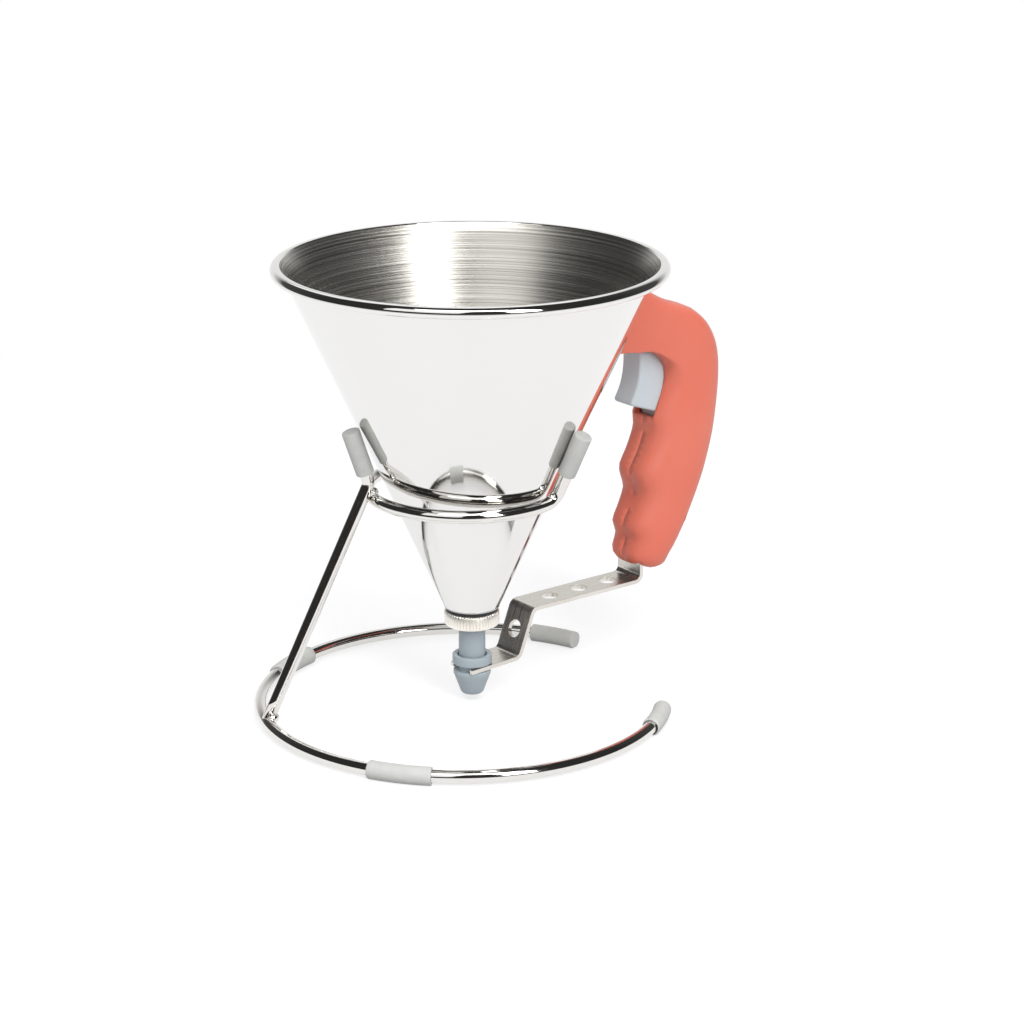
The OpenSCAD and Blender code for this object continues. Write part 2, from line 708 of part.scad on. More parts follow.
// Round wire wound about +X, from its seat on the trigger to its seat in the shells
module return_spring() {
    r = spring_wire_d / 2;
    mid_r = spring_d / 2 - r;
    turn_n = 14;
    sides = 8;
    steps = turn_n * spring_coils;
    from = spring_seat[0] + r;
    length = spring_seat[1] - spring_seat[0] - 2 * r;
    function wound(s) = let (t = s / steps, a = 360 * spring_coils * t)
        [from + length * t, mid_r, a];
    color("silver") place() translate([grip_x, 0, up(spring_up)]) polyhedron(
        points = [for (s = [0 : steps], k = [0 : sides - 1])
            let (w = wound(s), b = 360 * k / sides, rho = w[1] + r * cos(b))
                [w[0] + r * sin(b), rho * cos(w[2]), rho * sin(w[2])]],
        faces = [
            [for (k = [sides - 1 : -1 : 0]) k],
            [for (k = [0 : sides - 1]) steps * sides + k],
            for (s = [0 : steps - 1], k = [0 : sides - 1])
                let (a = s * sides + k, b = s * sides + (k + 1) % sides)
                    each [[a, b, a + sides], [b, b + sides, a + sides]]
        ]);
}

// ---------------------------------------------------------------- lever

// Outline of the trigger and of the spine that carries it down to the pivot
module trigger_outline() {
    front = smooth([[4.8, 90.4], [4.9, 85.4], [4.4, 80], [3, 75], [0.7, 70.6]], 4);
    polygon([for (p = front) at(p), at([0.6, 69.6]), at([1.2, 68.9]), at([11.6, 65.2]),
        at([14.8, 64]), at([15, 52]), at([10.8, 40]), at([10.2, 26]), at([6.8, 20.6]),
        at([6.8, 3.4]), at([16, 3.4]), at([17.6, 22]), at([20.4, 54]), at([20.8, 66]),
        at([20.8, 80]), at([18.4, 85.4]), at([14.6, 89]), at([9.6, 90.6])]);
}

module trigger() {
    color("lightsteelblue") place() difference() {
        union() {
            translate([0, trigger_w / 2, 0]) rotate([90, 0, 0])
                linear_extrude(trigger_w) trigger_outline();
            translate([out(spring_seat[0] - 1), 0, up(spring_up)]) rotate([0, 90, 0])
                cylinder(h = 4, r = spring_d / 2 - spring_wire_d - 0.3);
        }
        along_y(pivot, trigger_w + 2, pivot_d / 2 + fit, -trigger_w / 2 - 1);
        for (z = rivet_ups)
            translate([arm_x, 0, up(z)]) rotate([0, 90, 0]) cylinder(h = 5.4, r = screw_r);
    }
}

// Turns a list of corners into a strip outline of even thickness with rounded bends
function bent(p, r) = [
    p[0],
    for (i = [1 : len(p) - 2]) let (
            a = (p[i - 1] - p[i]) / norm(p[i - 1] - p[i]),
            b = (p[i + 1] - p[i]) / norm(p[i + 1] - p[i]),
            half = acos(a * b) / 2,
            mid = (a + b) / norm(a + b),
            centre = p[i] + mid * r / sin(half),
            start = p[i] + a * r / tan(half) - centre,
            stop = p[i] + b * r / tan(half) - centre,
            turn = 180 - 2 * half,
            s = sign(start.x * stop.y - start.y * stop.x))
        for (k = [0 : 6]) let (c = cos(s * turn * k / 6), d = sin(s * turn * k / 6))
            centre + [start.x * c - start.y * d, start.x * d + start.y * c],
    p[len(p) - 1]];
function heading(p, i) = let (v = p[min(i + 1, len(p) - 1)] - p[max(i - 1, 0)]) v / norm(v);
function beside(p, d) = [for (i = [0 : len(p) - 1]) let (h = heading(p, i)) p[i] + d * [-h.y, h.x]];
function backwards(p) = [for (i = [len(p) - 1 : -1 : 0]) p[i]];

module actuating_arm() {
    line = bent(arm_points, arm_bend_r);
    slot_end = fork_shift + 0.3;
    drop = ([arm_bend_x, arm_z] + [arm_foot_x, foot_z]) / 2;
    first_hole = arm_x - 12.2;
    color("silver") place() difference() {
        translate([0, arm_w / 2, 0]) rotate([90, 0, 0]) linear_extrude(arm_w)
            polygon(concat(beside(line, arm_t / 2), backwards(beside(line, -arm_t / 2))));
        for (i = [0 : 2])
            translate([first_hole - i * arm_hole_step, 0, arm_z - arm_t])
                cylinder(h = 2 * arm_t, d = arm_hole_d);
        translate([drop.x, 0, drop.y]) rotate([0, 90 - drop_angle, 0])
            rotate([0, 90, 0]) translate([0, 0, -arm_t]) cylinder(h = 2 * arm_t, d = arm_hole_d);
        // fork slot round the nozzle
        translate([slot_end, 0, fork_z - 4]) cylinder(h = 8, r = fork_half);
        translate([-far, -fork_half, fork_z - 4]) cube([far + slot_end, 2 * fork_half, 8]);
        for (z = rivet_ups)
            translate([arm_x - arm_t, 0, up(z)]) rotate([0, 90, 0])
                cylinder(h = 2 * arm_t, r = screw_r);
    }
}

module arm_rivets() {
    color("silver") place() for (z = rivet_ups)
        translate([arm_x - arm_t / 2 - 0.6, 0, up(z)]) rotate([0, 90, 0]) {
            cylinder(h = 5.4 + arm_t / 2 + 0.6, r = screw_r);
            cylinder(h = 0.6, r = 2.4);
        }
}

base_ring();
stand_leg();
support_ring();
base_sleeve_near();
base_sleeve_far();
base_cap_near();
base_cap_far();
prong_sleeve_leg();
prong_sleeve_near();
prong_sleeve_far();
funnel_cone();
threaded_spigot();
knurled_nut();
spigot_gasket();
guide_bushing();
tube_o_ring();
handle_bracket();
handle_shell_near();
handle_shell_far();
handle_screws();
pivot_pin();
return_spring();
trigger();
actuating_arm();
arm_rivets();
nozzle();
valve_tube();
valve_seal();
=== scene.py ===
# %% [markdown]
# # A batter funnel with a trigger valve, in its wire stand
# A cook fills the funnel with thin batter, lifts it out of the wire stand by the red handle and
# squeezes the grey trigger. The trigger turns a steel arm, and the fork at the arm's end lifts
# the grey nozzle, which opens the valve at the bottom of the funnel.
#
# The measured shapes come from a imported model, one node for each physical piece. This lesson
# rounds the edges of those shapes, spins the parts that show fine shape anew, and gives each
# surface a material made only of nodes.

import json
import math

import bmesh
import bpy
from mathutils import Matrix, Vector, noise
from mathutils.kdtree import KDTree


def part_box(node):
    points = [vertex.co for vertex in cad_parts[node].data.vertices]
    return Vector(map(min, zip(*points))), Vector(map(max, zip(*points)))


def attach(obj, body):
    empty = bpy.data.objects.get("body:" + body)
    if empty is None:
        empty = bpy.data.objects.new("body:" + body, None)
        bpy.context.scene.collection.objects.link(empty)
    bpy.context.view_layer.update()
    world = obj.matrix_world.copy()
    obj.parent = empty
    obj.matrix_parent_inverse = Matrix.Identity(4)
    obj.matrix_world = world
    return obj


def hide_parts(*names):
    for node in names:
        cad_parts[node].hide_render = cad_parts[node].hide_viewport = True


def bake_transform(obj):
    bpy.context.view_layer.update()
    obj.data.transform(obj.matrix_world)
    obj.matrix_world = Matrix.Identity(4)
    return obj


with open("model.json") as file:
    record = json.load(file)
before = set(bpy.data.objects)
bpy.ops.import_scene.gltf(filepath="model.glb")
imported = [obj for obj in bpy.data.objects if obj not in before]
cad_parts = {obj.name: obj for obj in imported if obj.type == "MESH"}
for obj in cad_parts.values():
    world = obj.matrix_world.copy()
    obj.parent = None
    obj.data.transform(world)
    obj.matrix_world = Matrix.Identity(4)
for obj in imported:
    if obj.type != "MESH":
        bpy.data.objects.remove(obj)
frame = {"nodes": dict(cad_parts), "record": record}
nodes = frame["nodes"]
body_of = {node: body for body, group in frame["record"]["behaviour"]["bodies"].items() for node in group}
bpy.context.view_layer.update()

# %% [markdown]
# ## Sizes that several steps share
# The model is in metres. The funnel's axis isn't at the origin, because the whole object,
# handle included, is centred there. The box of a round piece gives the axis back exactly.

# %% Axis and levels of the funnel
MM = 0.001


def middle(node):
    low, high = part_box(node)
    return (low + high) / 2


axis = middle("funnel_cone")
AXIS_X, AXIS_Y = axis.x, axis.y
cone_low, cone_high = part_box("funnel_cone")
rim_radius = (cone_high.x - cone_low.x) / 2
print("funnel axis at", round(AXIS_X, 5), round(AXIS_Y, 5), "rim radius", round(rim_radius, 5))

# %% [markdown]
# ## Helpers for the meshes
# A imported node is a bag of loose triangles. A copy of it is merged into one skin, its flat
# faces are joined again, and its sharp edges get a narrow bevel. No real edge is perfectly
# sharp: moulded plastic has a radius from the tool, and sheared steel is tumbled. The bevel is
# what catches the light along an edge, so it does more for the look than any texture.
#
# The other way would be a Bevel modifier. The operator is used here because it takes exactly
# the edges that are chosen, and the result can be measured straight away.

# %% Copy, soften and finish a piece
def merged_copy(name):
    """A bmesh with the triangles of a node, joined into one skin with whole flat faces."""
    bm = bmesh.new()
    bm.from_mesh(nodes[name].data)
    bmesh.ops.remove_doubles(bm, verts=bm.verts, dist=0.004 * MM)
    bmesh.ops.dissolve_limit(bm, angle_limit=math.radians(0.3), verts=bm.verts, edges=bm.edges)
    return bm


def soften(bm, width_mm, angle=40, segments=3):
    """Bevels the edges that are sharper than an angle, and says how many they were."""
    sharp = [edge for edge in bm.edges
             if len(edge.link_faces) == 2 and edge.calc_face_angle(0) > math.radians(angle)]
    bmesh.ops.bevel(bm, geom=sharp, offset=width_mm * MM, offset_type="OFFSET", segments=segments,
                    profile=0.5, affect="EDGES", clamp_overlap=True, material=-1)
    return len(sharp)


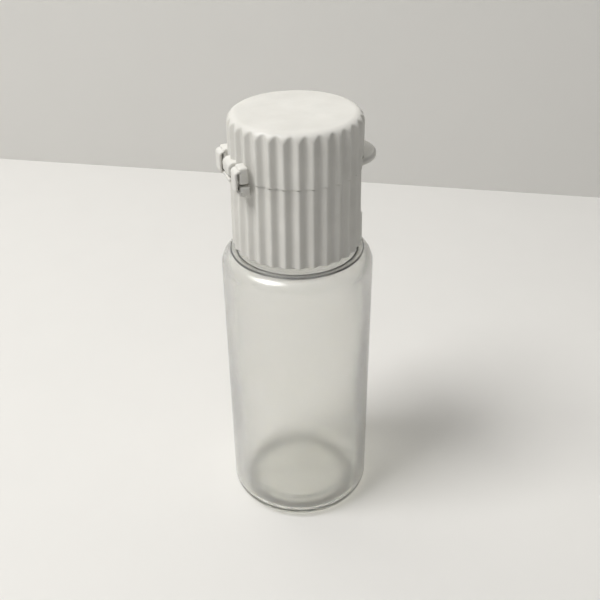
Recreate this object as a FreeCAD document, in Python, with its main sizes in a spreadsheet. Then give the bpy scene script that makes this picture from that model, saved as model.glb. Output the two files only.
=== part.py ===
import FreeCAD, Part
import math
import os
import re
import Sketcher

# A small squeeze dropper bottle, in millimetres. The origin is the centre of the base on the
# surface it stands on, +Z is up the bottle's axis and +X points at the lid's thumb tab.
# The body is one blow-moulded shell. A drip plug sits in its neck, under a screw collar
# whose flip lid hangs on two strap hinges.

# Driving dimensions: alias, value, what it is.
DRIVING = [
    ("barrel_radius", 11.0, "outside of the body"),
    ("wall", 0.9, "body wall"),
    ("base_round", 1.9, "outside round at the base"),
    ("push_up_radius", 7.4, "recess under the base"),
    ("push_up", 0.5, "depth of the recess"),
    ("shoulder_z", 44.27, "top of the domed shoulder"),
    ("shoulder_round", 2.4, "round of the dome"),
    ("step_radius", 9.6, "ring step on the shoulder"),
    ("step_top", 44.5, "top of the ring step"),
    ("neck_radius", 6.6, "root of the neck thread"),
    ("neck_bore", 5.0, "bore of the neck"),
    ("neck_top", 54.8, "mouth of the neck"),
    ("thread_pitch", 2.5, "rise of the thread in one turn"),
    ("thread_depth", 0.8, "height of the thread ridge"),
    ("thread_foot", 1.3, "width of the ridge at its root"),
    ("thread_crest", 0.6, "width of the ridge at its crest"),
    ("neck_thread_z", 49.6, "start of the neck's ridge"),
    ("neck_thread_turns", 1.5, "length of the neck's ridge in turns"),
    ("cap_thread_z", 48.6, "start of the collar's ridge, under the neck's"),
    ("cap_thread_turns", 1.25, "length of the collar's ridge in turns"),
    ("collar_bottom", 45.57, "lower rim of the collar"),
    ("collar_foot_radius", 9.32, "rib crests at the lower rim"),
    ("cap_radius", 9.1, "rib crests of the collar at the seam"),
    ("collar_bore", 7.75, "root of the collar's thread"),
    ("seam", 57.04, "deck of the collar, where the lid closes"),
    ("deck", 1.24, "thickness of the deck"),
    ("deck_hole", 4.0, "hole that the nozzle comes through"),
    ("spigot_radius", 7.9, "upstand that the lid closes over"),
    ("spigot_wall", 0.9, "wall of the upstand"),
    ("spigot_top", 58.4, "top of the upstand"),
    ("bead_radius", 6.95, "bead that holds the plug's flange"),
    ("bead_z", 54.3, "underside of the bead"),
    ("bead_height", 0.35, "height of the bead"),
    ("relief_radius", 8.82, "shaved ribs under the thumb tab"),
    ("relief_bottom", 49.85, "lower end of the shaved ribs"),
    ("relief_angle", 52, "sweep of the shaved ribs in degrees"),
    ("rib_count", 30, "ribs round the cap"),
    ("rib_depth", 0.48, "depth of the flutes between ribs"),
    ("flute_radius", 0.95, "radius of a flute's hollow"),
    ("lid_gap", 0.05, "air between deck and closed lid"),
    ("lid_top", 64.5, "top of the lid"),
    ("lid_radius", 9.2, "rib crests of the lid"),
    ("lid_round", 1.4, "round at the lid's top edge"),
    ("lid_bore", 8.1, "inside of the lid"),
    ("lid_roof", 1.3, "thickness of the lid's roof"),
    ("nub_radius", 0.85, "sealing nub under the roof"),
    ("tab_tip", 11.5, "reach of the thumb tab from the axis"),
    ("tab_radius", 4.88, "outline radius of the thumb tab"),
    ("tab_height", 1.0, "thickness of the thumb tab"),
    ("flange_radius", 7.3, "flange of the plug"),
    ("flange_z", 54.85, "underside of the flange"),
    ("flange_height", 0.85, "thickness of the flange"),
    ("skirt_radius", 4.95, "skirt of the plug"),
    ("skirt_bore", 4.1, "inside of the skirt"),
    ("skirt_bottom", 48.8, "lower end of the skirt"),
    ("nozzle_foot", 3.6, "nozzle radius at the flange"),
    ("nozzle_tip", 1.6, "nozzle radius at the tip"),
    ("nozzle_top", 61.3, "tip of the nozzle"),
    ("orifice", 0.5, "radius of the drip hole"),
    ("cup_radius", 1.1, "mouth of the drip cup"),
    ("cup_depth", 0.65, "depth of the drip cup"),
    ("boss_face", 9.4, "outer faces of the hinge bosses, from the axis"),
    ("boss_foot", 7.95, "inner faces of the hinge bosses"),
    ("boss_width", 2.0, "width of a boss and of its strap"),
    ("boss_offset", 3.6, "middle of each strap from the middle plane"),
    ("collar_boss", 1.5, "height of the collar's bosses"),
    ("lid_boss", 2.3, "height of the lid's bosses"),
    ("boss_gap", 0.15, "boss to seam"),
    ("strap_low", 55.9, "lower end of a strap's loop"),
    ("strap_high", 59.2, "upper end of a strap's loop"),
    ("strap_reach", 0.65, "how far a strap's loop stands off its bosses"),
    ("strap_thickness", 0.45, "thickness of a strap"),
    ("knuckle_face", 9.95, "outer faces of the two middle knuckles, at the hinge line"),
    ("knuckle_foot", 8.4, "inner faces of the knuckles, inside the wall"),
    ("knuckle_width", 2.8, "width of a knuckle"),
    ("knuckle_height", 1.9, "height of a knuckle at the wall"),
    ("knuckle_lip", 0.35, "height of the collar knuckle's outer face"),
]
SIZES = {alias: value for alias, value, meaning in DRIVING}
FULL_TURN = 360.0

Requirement
Each line that has the word "nodes" should be copied.

Exercise output
# surface a material made only of nodes.
frame = {"nodes": dict(cad_parts), "record": record}
nodes = frame["nodes"]
    bm.from_mesh(nodes[name].data)